Austin Chronicle: What were you trying to say with August Evening?

CE: I was thinking about family issues. Generational senses of duty. I was thinking about things that had happened in my family, the emotions I go through, that I feel like we all go through, regardless of our backgrounds, that almost nobody ever shows in films. Mainstream, arthouse, even foreign. I felt like there wasn't anything out there right now similar to what I had in mind. I wanted to try and give an audience a place to go and experience those emotions. [Pauses] Jason actually quit his job at PBS to come and do this. That's how everything was done. Just so you know, Jason is sort of the silly one, and I'm the serious one. I like Ozu; he likes zombie films. But he keeps me from being too pretentious, and I keep him from going off the deep end. But he's the kind of guy I need on the set, because I'm so focused. He really held everything together.

Jason Wehling: I've known Chris for a long time. We were in undergraduate school together [at Rice].

CE: We met at Liberty Lunch. We kept going to the same shows all of the time.

JW: We realized, "I've seen you at school before," and then we started being in the same classes. There weren't many people; there weren't very many classes for film. I helped him on some of his shorts. I acted in one of them. And then, over the years, we both ended up in L.A. He went to graduate school at UCLA, and I went to D.C., to work for PBS in their programming department. We stayed connected, and one of his films came through, so I helped him find the right people, and they loved it. I didn't really have to do anything: I just pushed it in the right direction. And later on, he's like, "I want to do a feature," and I said, "Well, all right." [Laughs] From seeing his shorts develop, I saw him turn a corner at "Doki-Doki." I wanted to help. I was tired of sitting behind a desk; I wanted to come back [to Texas]. And I knew this was a project I could get behind.

CE: I wanted to come back to Austin. Jason wanted to come back to Austin. He was with his fiancée, now his wife. It was about sort of coming home and staying home. "I don't want to leave anymore." ... When I made the Japanese film, it was really about my isolation in the modern metropolis of Los Angeles. I wasn't connecting with people. That's what film's all about: How to connect with people. Then I came back to Austin, and within two months, I had more friends than I've ever had in my life. I had a huge network here, instantly, because it attracts a certain kind of people.

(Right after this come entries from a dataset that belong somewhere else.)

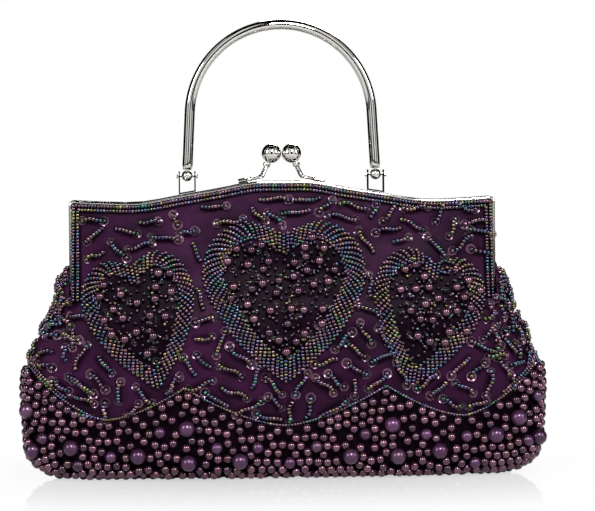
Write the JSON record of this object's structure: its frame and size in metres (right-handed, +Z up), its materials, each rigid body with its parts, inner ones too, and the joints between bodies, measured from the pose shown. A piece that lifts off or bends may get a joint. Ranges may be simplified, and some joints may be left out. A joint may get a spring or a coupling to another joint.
{
  "type": "beaded handbag",
  "caption": "Evening handbag of purple satin with beaded hearts and a pearl-covered base, a snap frame that opens on leg hinges, and an arched metal handle.",
  "frame": {"origin": "centre of the bag's footprint on the plane it stands on", "axes": "+X along the bag's width, towards its right as seen from the front; +Z up; the front faces -Y"},
  "size_m": [0.2794, 0.0642, 0.2414],
  "materials": {
    "purple_satin": "deep purple satin",
    "black_lining": "smooth black lining cloth",
    "iris_seed_beads": "dark iris-coated glass seed beads, opaque",
    "plum_glass_pearls": "plum pearl-coated glass, opaque",
    "polished_nickel": "polished nickel plate",
    "grey_card": "stiff board, not seen in use"
  },
  "bodies": {
    "sack": {"front_sack_panel": "purple_satin", "front_sack_lining": "black_lining", "front_scallop_strand": "iris_seed_beads", "front_pearl_band": "plum_glass_pearls", "back_sack_panel": "purple_satin", "back_sack_lining": "black_lining", "back_scallop_strand": "iris_seed_beads", "back_pearl_band": "plum_glass_pearls", "front_heart_point_left": "iris_seed_beads", "front_heart_point_middle": "iris_seed_beads", "front_heart_point_right": "iris_seed_beads", "back_heart_point_left": "iris_seed_beads", "back_heart_point_middle": "iris_seed_beads", "back_heart_point_right": "iris_seed_beads", "base_board": "grey_card", "slip_pocket": "black_lining", "hinge_rivet_left": "polished_nickel", "hinge_rivet_right": "polished_nickel"},
    "front_half": {"front_frame": "polished_nickel", "front_clasp_arm": "polished_nickel", "front_clasp_ball": "polished_nickel", "front_upper_panel": "purple_satin", "front_upper_lining": "black_lining", "front_border_strands": "iris_seed_beads", "front_heart_top_left": "iris_seed_beads", "front_heart_top_middle": "iris_seed_beads", "front_heart_top_right": "iris_seed_beads"},
    "back_half": {"back_frame": "polished_nickel", "back_clasp_arm": "polished_nickel", "back_clasp_ball": "polished_nickel", "back_upper_panel": "purple_satin", "back_upper_lining": "black_lining", "back_border_strands": "iris_seed_beads", "back_heart_top_left": "iris_seed_beads", "back_heart_top_middle": "iris_seed_beads", "back_heart_top_right": "iris_seed_beads", "handle_bracket_left": "polished_nickel", "handle_bracket_right": "polished_nickel"},
    "handle": {"handle_tube": "polished_nickel", "handle_ball_left": "polished_nickel", "handle_ball_right": "polished_nickel", "handle_pin_left": "polished_nickel", "handle_pin_right": "polished_nickel"}
  },
  "joints": [
    {"name": "back_half_hinge", "type": "hinge", "parent": "sack", "child": "back_half", "pos_m": [0, 0, 0.094], "axis": [-1, 0, 0], "range_deg": [0, 35]},
    {"name": "front_half_hinge", "type": "hinge", "parent": "sack", "child": "front_half", "pos_m": [0, 0, 0.094], "axis": [1, 0, 0], "range_deg": [0, 35]},
    {"name": "handle_hinge", "type": "hinge", "parent": "back_half", "child": "handle", "pos_m": [0, 0.00335, 0.15902], "axis": [1, 0, 0], "range_deg": [-135, 100]}
  ],
  "couplings": [
    {"joint": "front_half_hinge", "follows": "back_half_hinge", "ratio": 1}
  ]
}
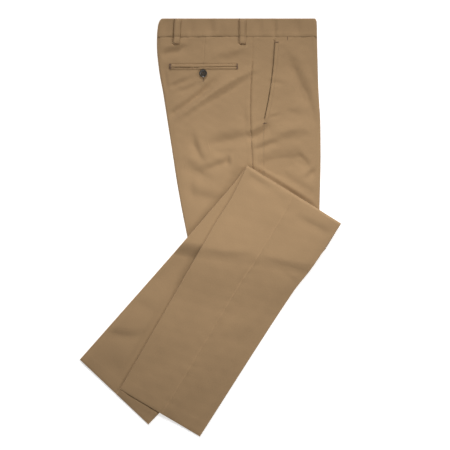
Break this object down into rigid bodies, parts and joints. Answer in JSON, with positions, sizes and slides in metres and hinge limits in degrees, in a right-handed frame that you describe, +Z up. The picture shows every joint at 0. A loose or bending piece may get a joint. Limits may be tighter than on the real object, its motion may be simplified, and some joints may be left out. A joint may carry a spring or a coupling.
{
  "type": "chino trousers",
  "caption": "Cotton twill chino trousers lying flat on their left side, with the legs folded up over the hip and down again.",
  "frame": {"origin": "centre of the bounding box, on the surface that the folded trousers lie on", "axes": "+Y towards the waist edge, +X towards the front of the trousers, +Z up from the surface"},
  "size_m": [0.522, 0.835, 0.0195],
  "materials": {
    "cotton_twill": "matte brushed khaki twill",
    "button_horn": "polished dark brown horn look"
  },
  "bodies": {
    "root": {"right_back_hip": "cotton_twill", "right_front_hip": "cotton_twill", "right_pocket_facing": "cotton_twill", "left_back_hip": "cotton_twill", "left_front_hip": "cotton_twill", "hidden_hip_layers": "cotton_twill", "waistband_right": "cotton_twill", "waistband_left": "cotton_twill", "belt_loop_right_back": "cotton_twill", "belt_loop_right_side": "cotton_twill", "back_pocket_welt_upper": "cotton_twill", "back_pocket_welt_lower": "cotton_twill", "hidden_fold_layers": "cotton_twill", "left_back_leg": "cotton_twill", "left_front_leg": "cotton_twill", "right_back_leg": "cotton_twill", "right_front_leg": "cotton_twill", "back_pocket_button": "button_horn"}
  },
  "joints": []
}
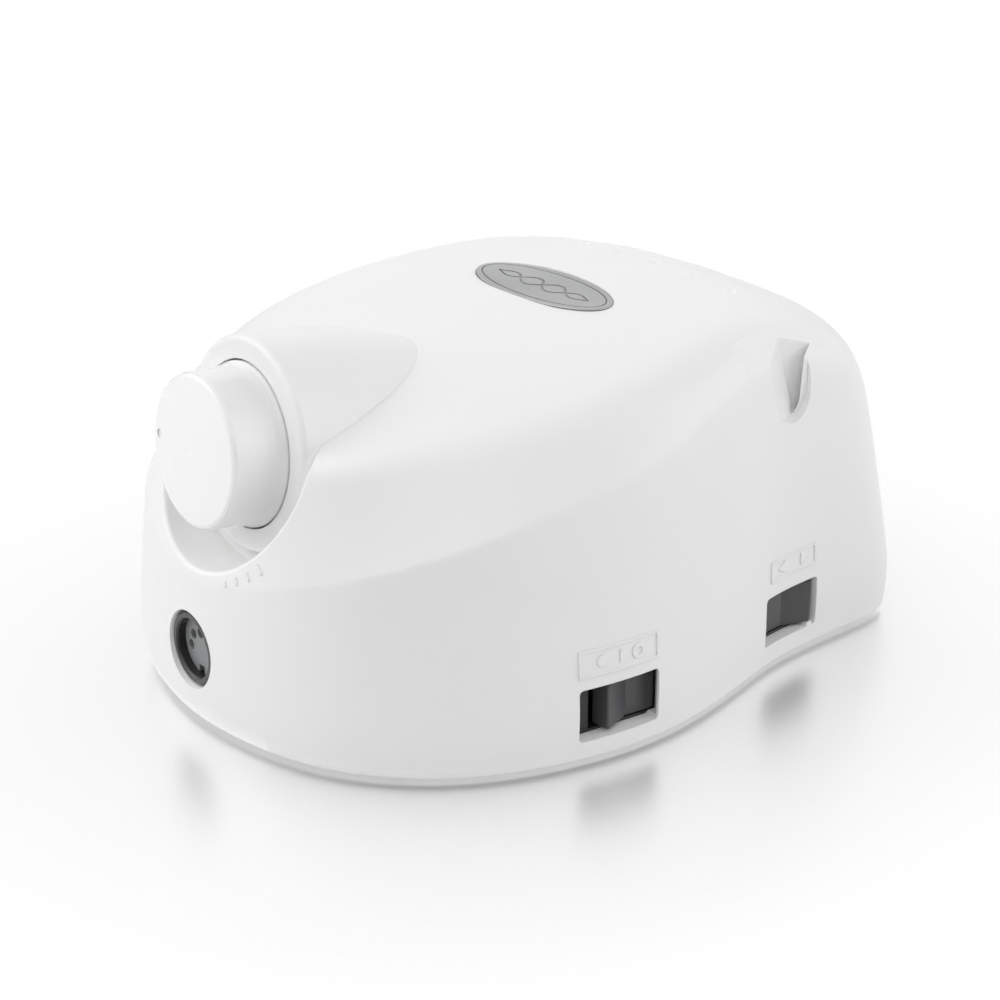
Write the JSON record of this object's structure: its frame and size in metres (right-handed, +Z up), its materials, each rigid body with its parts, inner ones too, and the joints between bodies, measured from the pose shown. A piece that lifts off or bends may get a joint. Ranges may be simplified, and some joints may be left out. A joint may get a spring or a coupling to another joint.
{
  "type": "nail drill control box",
  "caption": "Desktop control box of an electric nail drill: hooded white case, round speed knob on a barrel, handpiece socket, rocker switches and bur holes.",
  "frame": {"origin": "centre of the overall footprint, on the plane the rubber feet stand on", "axes": "+Z up; -Y towards the user, the way the speed knob and handpiece socket face; +X to the right seen from the front, the side with the two small rocker switches"},
  "size_m": [0.1241, 0.1568, 0.0775],
  "materials": {
    "badge_metal": "grey anodised, engraved",
    "base_plastic": "off-white ABS",
    "board_green": "solder mask",
    "bobbin_nylon": "natural nylon",
    "capacitor_sleeve": "shrink sleeve",
    "clear_glass": "clear",
    "component_black": "moulded epoxy",
    "core_steel": "varnished laminations",
    "foot_rubber": "black rubber",
    "header_nylon": "natural nylon",
    "insulator_grey": "grey phenolic",
    "knob_plastic": "glossy white plastic",
    "nickel": "nickel plated",
    "relay_blue": "moulded case",
    "resistor_body": "lacquered",
    "rocker_grey": "dark grey satin plastic",
    "screw_steel": "zinc plated",
    "shell_plastic": "satin off-white ABS",
    "sink_aluminium": "extruded",
    "socket_black": "black moulded nylon",
    "strap_steel": "zinc plated",
    "switch_black": "black moulded nylon",
    "tinned_brass": "tinned",
    "winding_tape": "yellow winding tape",
    "wire_black": "PVC insulation",
    "wire_blue": "PVC insulation",
    "wire_grey": "PVC insulation",
    "wire_red": "PVC insulation"
  },
  "bodies": {
    "box": {"badge_plate": "badge_metal", "base_plate": "base_plastic", "board_resistors": "resistor_body", "board_screws": "screw_steel", "bridge_rectifier": "component_black", "case_screws": "screw_steel", "control_board": "board_green", "control_chip": "component_black", "direction_switch_body": "switch_black", "direction_switch_terminals": "tinned_brass", "direction_switch_wires": "wire_blue", "filter_capacitors": "capacitor_sleeve", "fuse_caps": "nickel", "fuse_clips": "nickel", "fuse_glass": "clear_glass", "heat_sink": "sink_aluminium", "knob_wires": "wire_grey", "mains_inlet_body": "switch_black", "mains_inlet_pins": "nickel", "mains_wires": "wire_black", "mode_switch_body": "switch_black", "mode_switch_terminals": "tinned_brass", "mode_switch_wires": "wire_red", "motor_triac": "component_black", "pedal_jack_body": "socket_black", "pedal_jack_nut": "nickel", "pedal_jack_terminals": "tinned_brass", "pot_body": "strap_steel", "pot_bushing": "nickel", "pot_nut": "nickel", "pot_terminals": "tinned_brass", "pot_washer": "screw_steel", "power_switch_body": "switch_black", "power_switch_terminals": "tinned_brass", "primary_winding": "winding_tape", "rectifier_leads": "tinned_brass", "reversing_relay": "relay_blue", "rubber_feet": "foot_rubber", "secondary_winding": "winding_tape", "smoothing_capacitors": "capacitor_sleeve", "socket_contacts": "tinned_brass", "socket_housing": "socket_black", "socket_insulator": "insulator_grey", "socket_solder_tails": "tinned_brass", "socket_wires": "wire_black", "top_shell": "shell_plastic", "transformer_bobbin": "bobbin_nylon", "transformer_core": "core_steel", "transformer_screws": "screw_steel", "transformer_strap": "strap_steel", "wire_headers": "header_nylon", "wire_plugs": "header_nylon"},
    "knob": {"speed_knob": "knob_plastic", "knob_shaft": "nickel"},
    "mode_rocker": {"mode_rocker": "rocker_grey"},
    "direction_rocker": {"direction_rocker": "rocker_grey"},
    "power_rocker": {"power_rocker": "rocker_grey"}
  },
  "joints": [
    {"name": "knob_turn", "type": "hinge", "parent": "box", "child": "knob", "pos_m": [0, -0.06373, 0.0563], "axis": [0, -0.9959, 0.0906], "range_deg": [-240, 60]},
    {"name": "mode_rocker_tilt", "type": "hinge", "parent": "box", "child": "mode_rocker", "pos_m": [0.05473, -0.0157, 0.0107], "axis": [0, 0, 1], "range_deg": [-26, 0]},
    {"name": "direction_rocker_tilt", "type": "hinge", "parent": "box", "child": "direction_rocker", "pos_m": [0.04443, 0.03683, 0.0114], "axis": [0, 0, 1], "range_deg": [0, 26]},
    {"name": "power_rocker_tilt", "type": "hinge", "parent": "box", "child": "power_rocker", "pos_m": [-0.022, 0.07112, 0.023], "axis": [0, 0, 1], "range_deg": [-26, 0]}
  ]
}
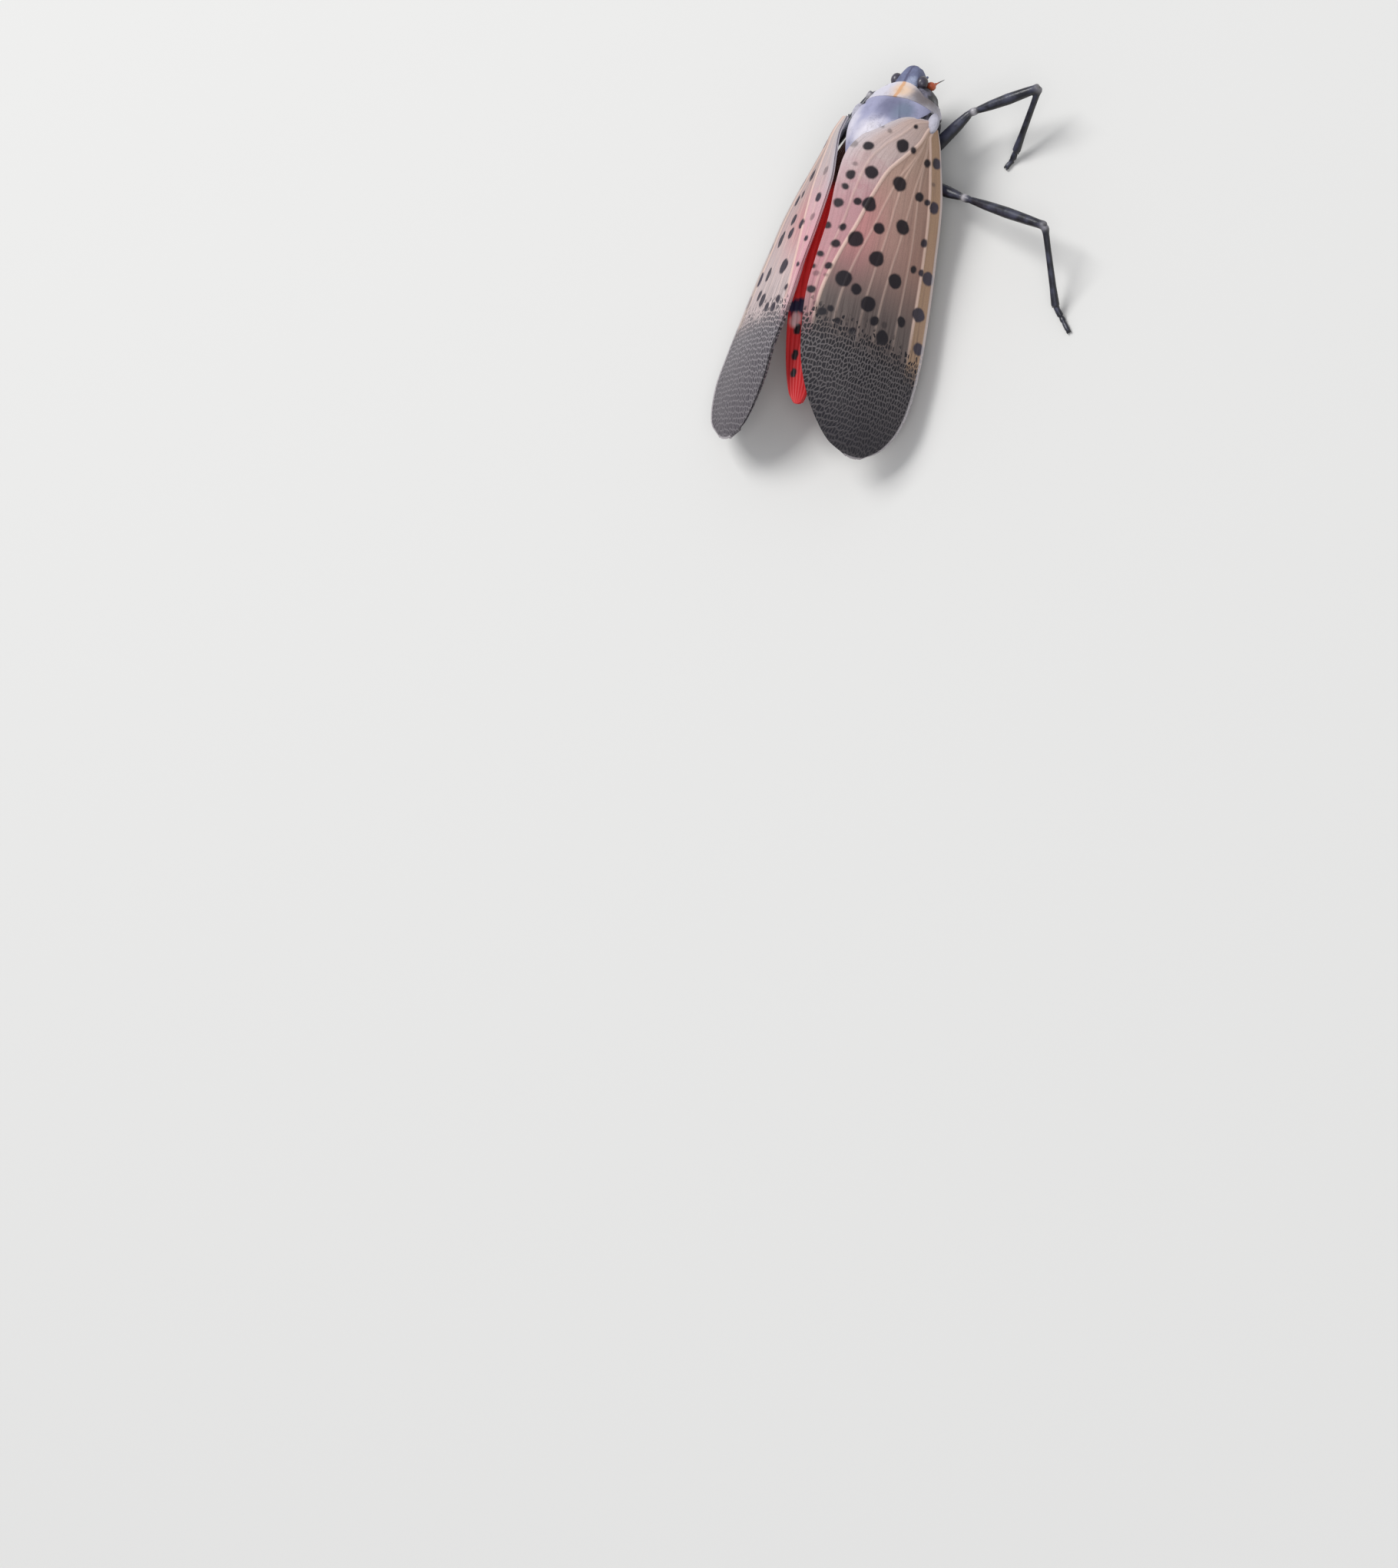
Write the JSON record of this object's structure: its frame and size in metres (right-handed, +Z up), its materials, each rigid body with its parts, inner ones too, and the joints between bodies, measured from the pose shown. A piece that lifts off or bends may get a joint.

JW: So, then, I got back. He showed me a treatment. We wrote out a TFPF grant application that helped get our minds around exactly what was going to go on. Went into preproduction off of a 16-page treatment. Cast the film off of the treatment, did everything. Chris started working on the script, and we started finding locations, putting things together, gathering up the props. A lot of students from UT came down to Gonzales.

CE: I'd say half the crew was from UT.

AC: There are moments when the script, this time frame in the film, seems plucked from the strata of these characters' lives. You can totally imagine their pasts and their futures with very little exposition. Whenever I describe August Evening, its subject matter or whatever, to friends, they ask if it's a documentary.

CE: In terms of it feeling like a documentary, some of my heroes, they started out making documentary films and then moved into fiction. I thought it was important to have a handheld camera; not an annoying shaky cam for no reason but to make it feel as though the camera – and the audience, hopefully – is another family member sitting in the room.